**SUPPLIED MATERIAL:**
[start]

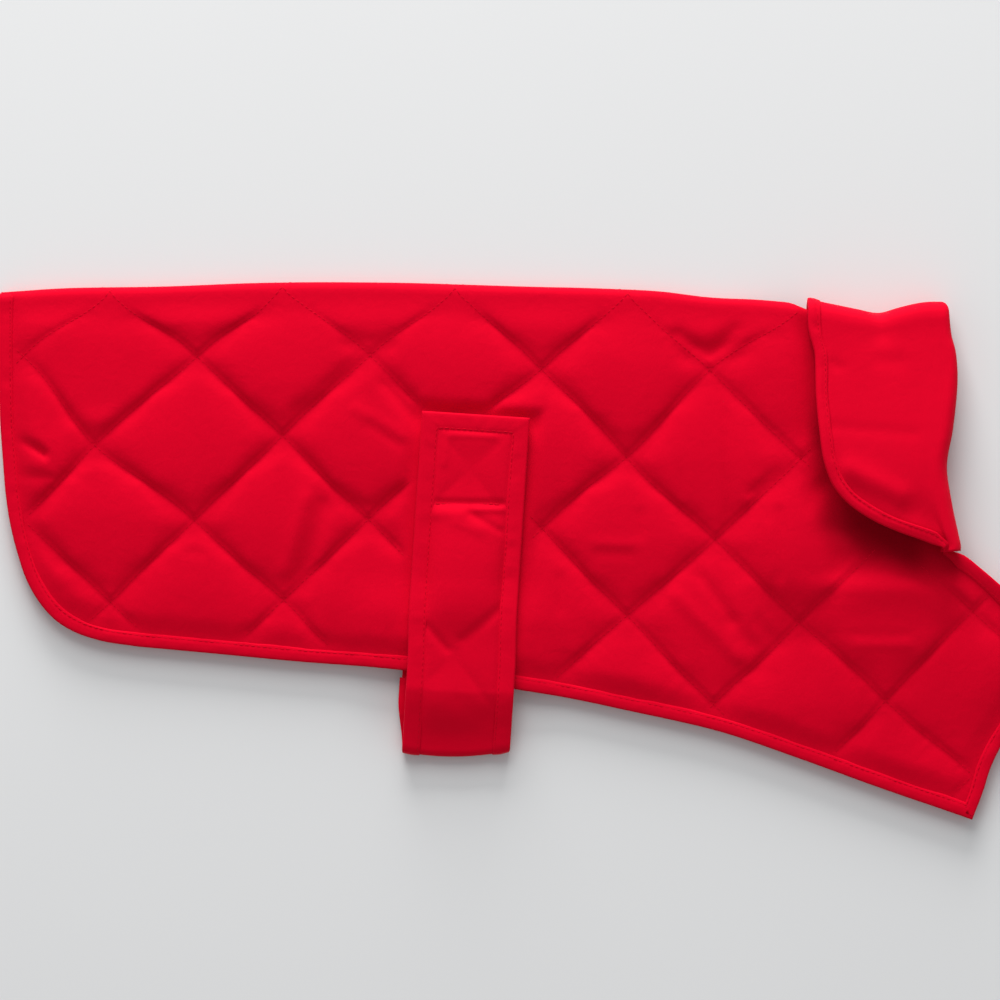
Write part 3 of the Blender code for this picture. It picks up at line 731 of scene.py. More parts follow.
# How far below its middle a diamond's cloth breaks, in shares of its half drop, and how full it is
QUILT_BREAKS = {
    # (column, row) in the lattice: (place, fullness)
    (-1, 1): (0.8, 0.35), (0, 0): (-0.12, 1.05), (0, 1): (0.42, 0.8), (0, 2): (0.3, 0.95),
    (0, 3): (-0.26, 1.0), (1, 0): (-0.05, 0.7), (1, 1): (0.1, 0.9), (1, 2): (0.25, 0.9),
    (1, 3): (0.2, 1.0), (2, 1): (0.0, 0.75), (2, 4): (-0.2, 1.05), (3, 3): (0.1, 0.85),
    (3, 4): (-0.05, 1.0), (3, 5): (-0.3, 1.0), (4, 5): (0.1, 1.0), (4, 6): (0.25, 1.0),
    (5, 6): (0.1, 0.9), (5, 7): (-0.2, 1.0), (6, 4): (0.3, 0.5),
}  # fmt: skip
QUILT_SEED = 5  # of the diamonds without a row of their own
BREAK_SPREAD = 0.2  # how far their breaks lie from their middles
FULLNESS_SPREAD = 0.08
BREAK_LEAN = 0.12
BREAK_SOFTNESS = 0.07
FULL_AT_BREAK = 1.15  # how full the cloth is at its break
FULL_LOSS = 0.4  # and how much less it gets toward the diamond's ends


def quilt_fill(x, c):
    """How full each diamond's cloth is, and its soft break between its upper and lower halves."""
    u, v = quilt_place(x, c)
    column, row = np.floor((u + v) / 2).astype(int), np.floor((u - v) / 2).astype(int)
    chance = np.random.default_rng(QUILT_SEED).uniform(-1, 1, (3, 64, 64))[:, column % 64, row % 64]
    down, along = v - (column - row), u - (column + row + 1)
    place, full = BREAK_SPREAD * chance[0], 1 + FULLNESS_SPREAD * chance[2]
    for (at_column, at_row), (break_place, fullness) in QUILT_BREAKS.items():
        here = (column == at_column) & (row == at_row)
        place, full = np.where(here, break_place, place), np.where(here, fullness, full)
    slope = np.sqrt((down - place - BREAK_LEAN * chance[1] * along) ** 2 + BREAK_SOFTNESS**2)
    return (FULL_AT_BREAK - FULL_LOSS * slope) * full


# Where the quilting has slipped on the near side: around a place, how far it has moved
QUILT_SLIPS = (
    # from_tail drop reach along down
    (56, 75, 34, -7.6, 3.4),
    (379, 40, 34, -1.6, -3.0),
    (287, 34, 30, 0, 2.4),
    (154, 0, 30, 4.5, 1.5),
    (332, 84, 30, -1.2, 3.0),
)
SLIP_FROM_TAPE = (0, 22)
SLIP_FROM_NECK = (0, 20)
SEAM_SWAY = 0.7  # how far its seams sway from straight lines, in millimetres
SWAYS = ((17, 31), (15, 27))  # the lengths of that along the coat and down it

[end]

Reproduce all of the material above word for word.

**RESPONSE TO THIS EXERCISE:**
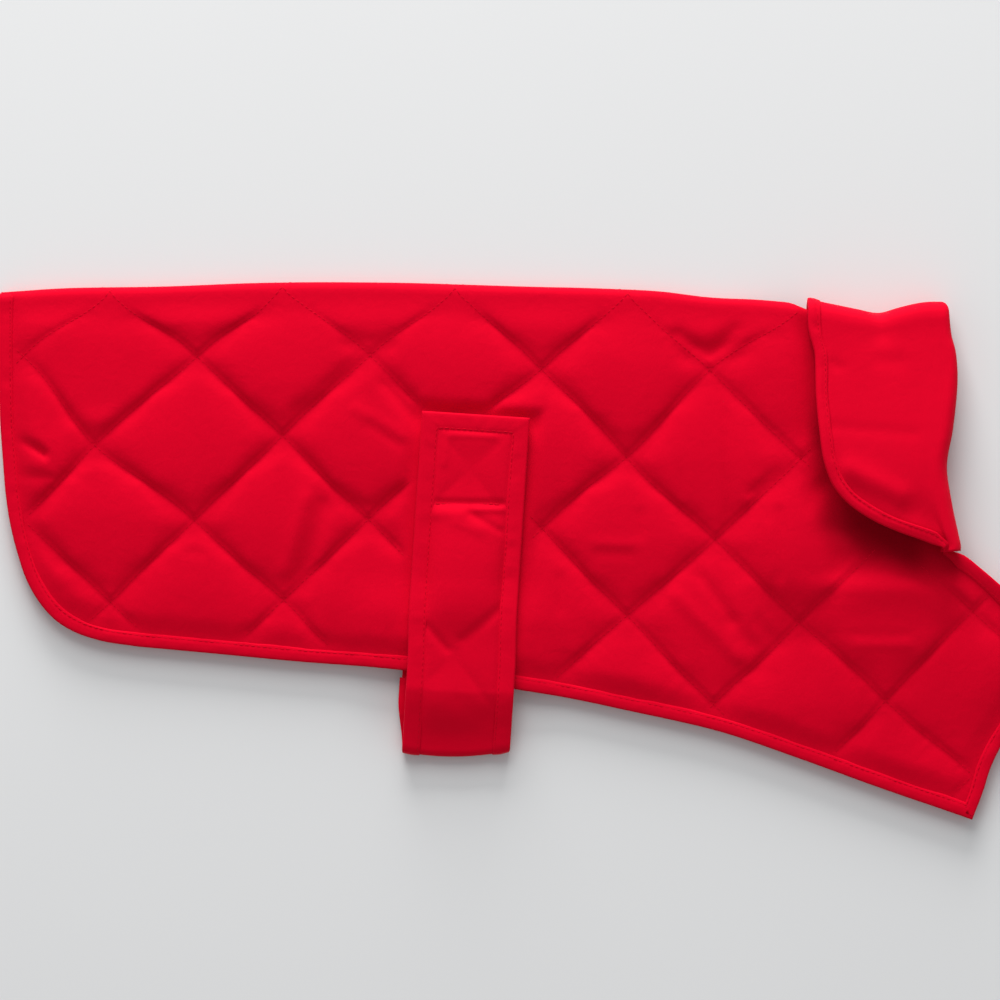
Write part 3 of the Blender code for this picture. It picks up at line 731 of scene.py. More parts follow.
# How far below its middle a diamond's cloth breaks, in shares of its half drop, and how full it is
QUILT_BREAKS = {
    # (column, row) in the lattice: (place, fullness)
    (-1, 1): (0.8, 0.35), (0, 0): (-0.12, 1.05), (0, 1): (0.42, 0.8), (0, 2): (0.3, 0.95),
    (0, 3): (-0.26, 1.0), (1, 0): (-0.05, 0.7), (1, 1): (0.1, 0.9), (1, 2): (0.25, 0.9),
    (1, 3): (0.2, 1.0), (2, 1): (0.0, 0.75), (2, 4): (-0.2, 1.05), (3, 3): (0.1, 0.85),
    (3, 4): (-0.05, 1.0), (3, 5): (-0.3, 1.0), (4, 5): (0.1, 1.0), (4, 6): (0.25, 1.0),
    (5, 6): (0.1, 0.9), (5, 7): (-0.2, 1.0), (6, 4): (0.3, 0.5),
}  # fmt: skip
QUILT_SEED = 5  # of the diamonds without a row of their own
BREAK_SPREAD = 0.2  # how far their breaks lie from their middles
FULLNESS_SPREAD = 0.08
BREAK_LEAN = 0.12
BREAK_SOFTNESS = 0.07
FULL_AT_BREAK = 1.15  # how full the cloth is at its break
FULL_LOSS = 0.4  # and how much less it gets toward the diamond's ends


def quilt_fill(x, c):
    """How full each diamond's cloth is, and its soft break between its upper and lower halves."""
    u, v = quilt_place(x, c)
    column, row = np.floor((u + v) / 2).astype(int), np.floor((u - v) / 2).astype(int)
    chance = np.random.default_rng(QUILT_SEED).uniform(-1, 1, (3, 64, 64))[:, column % 64, row % 64]
    down, along = v - (column - row), u - (column + row + 1)
    place, full = BREAK_SPREAD * chance[0], 1 + FULLNESS_SPREAD * chance[2]
    for (at_column, at_row), (break_place, fullness) in QUILT_BREAKS.items():
        here = (column == at_column) & (row == at_row)
        place, full = np.where(here, break_place, place), np.where(here, fullness, full)
    slope = np.sqrt((down - place - BREAK_LEAN * chance[1] * along) ** 2 + BREAK_SOFTNESS**2)
    return (FULL_AT_BREAK - FULL_LOSS * slope) * full


# Where the quilting has slipped on the near side: around a place, how far it has moved
QUILT_SLIPS = (
    # from_tail drop reach along down
    (56, 75, 34, -7.6, 3.4),
    (379, 40, 34, -1.6, -3.0),
    (287, 34, 30, 0, 2.4),
    (154, 0, 30, 4.5, 1.5),
    (332, 84, 30, -1.2, 3.0),
)
SLIP_FROM_TAPE = (0, 22)
SLIP_FROM_NECK = (0, 20)
SEAM_SWAY = 0.7  # how far its seams sway from straight lines, in millimetres
SWAYS = ((17, 31), (15, 27))  # the lengths of that along the coat and down it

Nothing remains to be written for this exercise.